Forced to reassess his priorities, Carl Casper finally lets his ex-wife (Sofia Vergara) help him buy a food truck. And… that’s it. He buys a food truck. He makes good food. He spends time with his son. He rediscovers why he does what he does in the first place and finally acknowledges the significance of balancing one’s work life with one’s personal life. It’s not Shakespeare, damn it, but it’s a universally positive message that Favreau underplays just enough to present as genuine, and not as the bag of sappy, unwelcome clichés you would normally find in a Tim Allen or Eddie Murphy movie about workaholics who learn a “valuable” lesson about completely sacrificing their personal goals in order to placate their needy kids.

There’s an implicit appreciation for the goodness of people in Favreau’s best work, no matter what they do or how they act. One gets the impression in Chef that the director loves these characters and sympathizes with the motivations behind even their most egregious mistakes.
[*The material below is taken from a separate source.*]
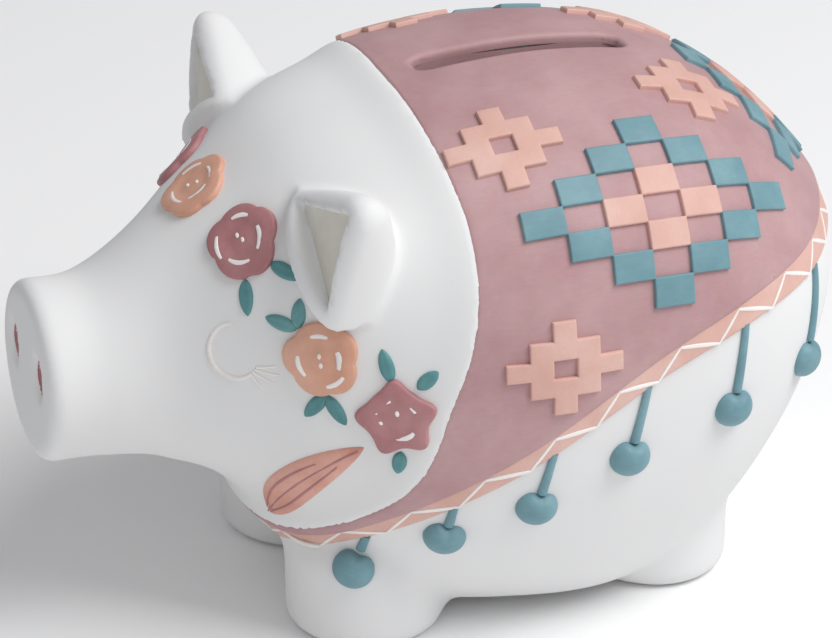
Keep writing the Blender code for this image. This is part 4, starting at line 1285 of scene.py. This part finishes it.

Not that Chef tackles the sorts of mistakes people make that would genuinely ruin their lives – everyone stays out of jail, obviously – but by keeping his story compact and tender he effectively implies that we are all living in a compassionate and fundamentally understandable world. That may be a comforting lie but if nothing else Chef is a comfort food: not terribly filling but delicious all the same.